──────── Material

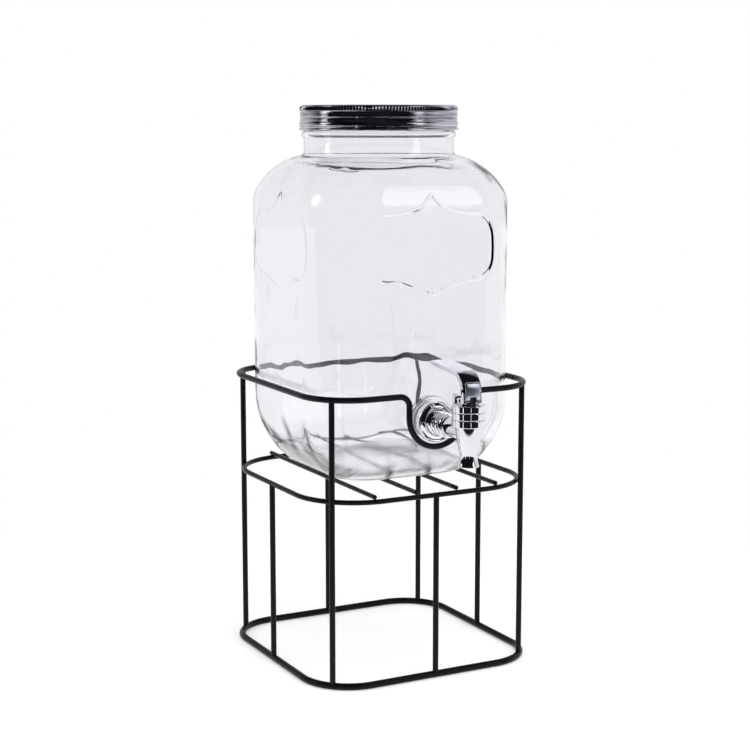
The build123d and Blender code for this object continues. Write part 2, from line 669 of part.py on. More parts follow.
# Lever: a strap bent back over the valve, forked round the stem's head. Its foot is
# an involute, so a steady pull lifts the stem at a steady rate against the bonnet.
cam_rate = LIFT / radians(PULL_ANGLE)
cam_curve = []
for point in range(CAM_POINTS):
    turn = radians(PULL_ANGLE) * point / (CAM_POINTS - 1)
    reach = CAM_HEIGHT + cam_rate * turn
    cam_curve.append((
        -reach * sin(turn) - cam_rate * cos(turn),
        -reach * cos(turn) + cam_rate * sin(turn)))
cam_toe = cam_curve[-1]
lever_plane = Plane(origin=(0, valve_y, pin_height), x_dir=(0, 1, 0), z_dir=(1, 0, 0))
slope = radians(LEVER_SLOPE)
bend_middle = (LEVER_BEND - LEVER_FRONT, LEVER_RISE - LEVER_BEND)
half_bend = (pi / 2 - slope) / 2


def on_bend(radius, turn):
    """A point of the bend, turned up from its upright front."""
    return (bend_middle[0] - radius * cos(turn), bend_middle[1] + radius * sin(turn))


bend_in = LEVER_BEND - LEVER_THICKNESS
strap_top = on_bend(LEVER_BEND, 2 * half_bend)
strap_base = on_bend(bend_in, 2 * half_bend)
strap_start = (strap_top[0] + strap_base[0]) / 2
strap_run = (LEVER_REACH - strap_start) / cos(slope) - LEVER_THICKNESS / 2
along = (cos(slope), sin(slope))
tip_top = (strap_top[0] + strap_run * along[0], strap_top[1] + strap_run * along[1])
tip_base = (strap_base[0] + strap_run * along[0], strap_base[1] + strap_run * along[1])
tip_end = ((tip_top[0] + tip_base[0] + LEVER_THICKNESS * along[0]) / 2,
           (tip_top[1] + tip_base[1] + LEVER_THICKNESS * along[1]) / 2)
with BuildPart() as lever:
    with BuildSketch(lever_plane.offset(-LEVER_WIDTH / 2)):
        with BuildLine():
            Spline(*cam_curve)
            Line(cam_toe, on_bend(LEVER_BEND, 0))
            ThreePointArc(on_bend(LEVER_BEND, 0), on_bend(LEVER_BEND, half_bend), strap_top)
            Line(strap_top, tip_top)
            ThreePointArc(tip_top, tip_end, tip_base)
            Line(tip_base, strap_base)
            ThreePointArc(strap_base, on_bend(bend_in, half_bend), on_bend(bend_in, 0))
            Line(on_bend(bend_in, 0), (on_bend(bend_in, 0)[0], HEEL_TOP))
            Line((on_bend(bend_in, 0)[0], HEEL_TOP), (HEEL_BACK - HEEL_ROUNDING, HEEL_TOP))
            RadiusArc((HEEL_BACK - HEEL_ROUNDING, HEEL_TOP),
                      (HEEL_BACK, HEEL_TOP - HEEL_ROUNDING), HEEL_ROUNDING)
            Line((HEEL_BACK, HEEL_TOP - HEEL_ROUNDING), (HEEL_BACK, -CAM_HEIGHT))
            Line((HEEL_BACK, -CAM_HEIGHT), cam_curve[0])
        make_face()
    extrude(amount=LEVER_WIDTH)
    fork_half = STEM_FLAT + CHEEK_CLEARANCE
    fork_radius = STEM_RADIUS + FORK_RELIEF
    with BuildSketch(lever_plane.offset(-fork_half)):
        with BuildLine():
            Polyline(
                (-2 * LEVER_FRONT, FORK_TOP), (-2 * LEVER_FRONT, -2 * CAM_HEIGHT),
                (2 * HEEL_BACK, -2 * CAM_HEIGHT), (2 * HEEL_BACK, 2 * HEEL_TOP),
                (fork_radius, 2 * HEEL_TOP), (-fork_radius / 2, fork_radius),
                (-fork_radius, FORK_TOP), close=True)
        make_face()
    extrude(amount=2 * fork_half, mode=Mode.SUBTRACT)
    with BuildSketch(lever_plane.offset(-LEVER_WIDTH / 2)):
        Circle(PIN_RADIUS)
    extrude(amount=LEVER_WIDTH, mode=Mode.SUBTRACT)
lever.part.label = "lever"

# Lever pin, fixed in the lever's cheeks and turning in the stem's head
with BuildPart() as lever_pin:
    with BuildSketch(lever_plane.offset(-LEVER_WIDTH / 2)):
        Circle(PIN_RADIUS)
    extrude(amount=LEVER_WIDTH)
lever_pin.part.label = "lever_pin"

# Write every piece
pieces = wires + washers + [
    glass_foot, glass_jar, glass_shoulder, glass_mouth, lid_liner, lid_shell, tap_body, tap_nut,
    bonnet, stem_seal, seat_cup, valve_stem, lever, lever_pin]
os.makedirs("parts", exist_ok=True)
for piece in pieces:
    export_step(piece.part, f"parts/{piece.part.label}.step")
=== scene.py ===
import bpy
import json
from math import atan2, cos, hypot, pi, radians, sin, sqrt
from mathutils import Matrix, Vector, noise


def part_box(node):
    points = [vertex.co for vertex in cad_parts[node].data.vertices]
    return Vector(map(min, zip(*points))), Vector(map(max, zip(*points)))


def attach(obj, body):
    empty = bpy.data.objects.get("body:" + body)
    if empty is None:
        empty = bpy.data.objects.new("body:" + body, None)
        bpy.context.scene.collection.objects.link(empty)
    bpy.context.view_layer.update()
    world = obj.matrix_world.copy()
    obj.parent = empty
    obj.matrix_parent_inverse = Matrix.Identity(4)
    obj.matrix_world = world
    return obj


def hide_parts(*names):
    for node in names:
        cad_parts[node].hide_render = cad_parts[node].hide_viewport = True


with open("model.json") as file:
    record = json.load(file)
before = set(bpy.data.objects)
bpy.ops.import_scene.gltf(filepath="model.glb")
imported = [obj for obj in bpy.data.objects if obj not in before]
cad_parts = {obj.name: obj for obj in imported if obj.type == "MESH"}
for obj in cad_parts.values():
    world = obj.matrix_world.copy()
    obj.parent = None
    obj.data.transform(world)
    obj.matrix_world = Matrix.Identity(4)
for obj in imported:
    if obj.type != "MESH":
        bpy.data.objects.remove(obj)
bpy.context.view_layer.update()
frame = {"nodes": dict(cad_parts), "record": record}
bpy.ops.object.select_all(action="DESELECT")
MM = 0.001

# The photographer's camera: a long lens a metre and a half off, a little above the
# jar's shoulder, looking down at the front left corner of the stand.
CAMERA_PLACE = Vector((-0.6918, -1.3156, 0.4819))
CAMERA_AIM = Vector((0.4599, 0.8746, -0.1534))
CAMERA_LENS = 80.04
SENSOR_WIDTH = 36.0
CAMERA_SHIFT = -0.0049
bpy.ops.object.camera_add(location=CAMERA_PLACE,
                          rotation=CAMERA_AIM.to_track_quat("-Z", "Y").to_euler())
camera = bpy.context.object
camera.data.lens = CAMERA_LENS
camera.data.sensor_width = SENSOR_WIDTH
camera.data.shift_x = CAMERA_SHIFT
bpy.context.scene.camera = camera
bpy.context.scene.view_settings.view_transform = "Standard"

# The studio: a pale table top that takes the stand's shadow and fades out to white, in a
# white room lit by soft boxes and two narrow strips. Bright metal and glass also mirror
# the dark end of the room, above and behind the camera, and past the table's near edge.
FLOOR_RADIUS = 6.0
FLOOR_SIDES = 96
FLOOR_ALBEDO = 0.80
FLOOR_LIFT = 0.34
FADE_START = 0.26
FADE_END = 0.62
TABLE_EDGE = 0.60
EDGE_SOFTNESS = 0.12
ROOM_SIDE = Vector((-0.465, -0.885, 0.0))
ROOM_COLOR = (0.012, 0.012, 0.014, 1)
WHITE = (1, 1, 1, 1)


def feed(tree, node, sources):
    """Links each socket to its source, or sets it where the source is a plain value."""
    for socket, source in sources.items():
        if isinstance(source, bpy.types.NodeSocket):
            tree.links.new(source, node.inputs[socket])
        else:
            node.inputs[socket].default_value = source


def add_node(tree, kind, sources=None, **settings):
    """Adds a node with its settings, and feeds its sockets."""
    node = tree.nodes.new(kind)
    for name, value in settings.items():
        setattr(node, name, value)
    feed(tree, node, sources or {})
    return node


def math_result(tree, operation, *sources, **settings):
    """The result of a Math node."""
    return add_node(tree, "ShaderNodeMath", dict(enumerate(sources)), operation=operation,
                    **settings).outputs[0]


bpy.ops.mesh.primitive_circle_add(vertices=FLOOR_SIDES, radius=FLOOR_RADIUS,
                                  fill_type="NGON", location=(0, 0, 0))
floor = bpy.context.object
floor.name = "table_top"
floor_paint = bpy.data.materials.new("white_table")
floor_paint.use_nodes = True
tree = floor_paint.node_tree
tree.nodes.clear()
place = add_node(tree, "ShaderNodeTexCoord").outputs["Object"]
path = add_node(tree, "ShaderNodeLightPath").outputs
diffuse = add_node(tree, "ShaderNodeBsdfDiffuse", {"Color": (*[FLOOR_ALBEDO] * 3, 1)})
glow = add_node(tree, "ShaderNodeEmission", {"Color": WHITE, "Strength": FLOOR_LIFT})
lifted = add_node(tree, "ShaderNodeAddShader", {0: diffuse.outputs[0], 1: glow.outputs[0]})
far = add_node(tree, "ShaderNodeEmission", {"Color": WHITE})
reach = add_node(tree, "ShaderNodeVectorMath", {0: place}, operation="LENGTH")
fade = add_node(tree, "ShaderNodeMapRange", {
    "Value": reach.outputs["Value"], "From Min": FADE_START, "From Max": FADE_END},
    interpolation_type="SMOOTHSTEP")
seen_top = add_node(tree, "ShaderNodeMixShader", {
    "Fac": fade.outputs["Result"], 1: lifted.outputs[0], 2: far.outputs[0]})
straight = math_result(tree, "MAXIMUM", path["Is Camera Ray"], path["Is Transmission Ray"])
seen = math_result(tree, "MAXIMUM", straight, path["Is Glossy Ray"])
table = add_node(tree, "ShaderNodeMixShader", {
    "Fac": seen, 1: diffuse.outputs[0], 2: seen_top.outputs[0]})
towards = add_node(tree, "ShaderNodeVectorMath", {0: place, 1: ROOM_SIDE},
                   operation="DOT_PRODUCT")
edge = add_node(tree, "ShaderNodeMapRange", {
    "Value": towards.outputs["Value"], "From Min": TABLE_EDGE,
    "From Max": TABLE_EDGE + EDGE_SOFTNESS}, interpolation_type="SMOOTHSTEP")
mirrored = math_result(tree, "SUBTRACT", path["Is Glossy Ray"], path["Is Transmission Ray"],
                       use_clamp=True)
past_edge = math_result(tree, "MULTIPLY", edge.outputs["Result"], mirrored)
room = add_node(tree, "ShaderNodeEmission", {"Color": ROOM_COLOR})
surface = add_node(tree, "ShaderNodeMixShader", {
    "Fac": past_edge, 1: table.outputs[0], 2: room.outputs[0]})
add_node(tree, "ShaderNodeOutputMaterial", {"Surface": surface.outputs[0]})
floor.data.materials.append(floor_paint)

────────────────

_Stated exercise_
Emit, unaltered, the lines from the top of the listing down through the line that holds "return (bend_middle[0] - radius"; emit nothing else.

_Task response_
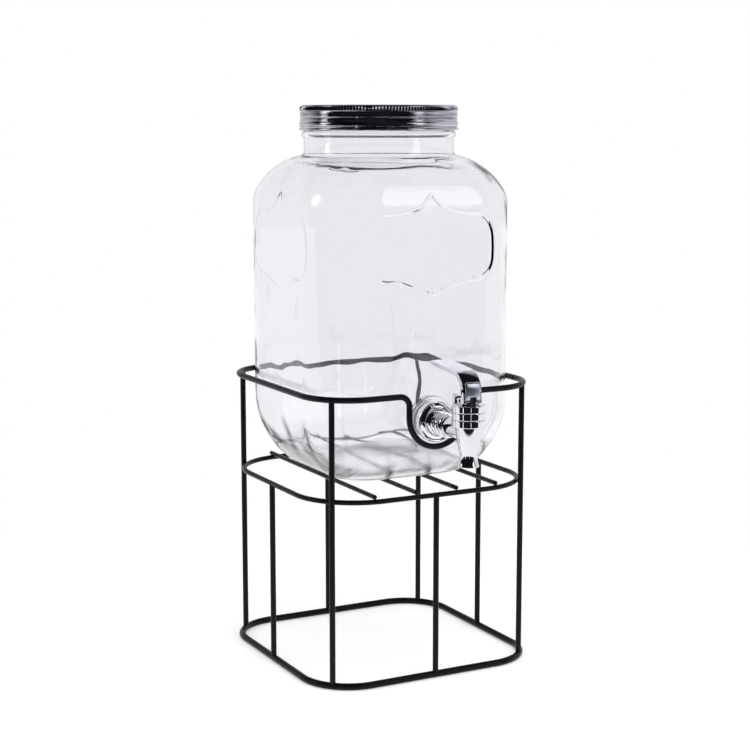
The build123d and Blender code for this object continues. Write part 2, from line 669 of part.py on. More parts follow.
# Lever: a strap bent back over the valve, forked round the stem's head. Its foot is
# an involute, so a steady pull lifts the stem at a steady rate against the bonnet.
cam_rate = LIFT / radians(PULL_ANGLE)
cam_curve = []
for point in range(CAM_POINTS):
    turn = radians(PULL_ANGLE) * point / (CAM_POINTS - 1)
    reach = CAM_HEIGHT + cam_rate * turn
    cam_curve.append((
        -reach * sin(turn) - cam_rate * cos(turn),
        -reach * cos(turn) + cam_rate * sin(turn)))
cam_toe = cam_curve[-1]
lever_plane = Plane(origin=(0, valve_y, pin_height), x_dir=(0, 1, 0), z_dir=(1, 0, 0))
slope = radians(LEVER_SLOPE)
bend_middle = (LEVER_BEND - LEVER_FRONT, LEVER_RISE - LEVER_BEND)
half_bend = (pi / 2 - slope) / 2


def on_bend(radius, turn):
    """A point of the bend, turned up from its upright front."""
    return (bend_middle[0] - radius * cos(turn), bend_middle[1] + radius * sin(turn))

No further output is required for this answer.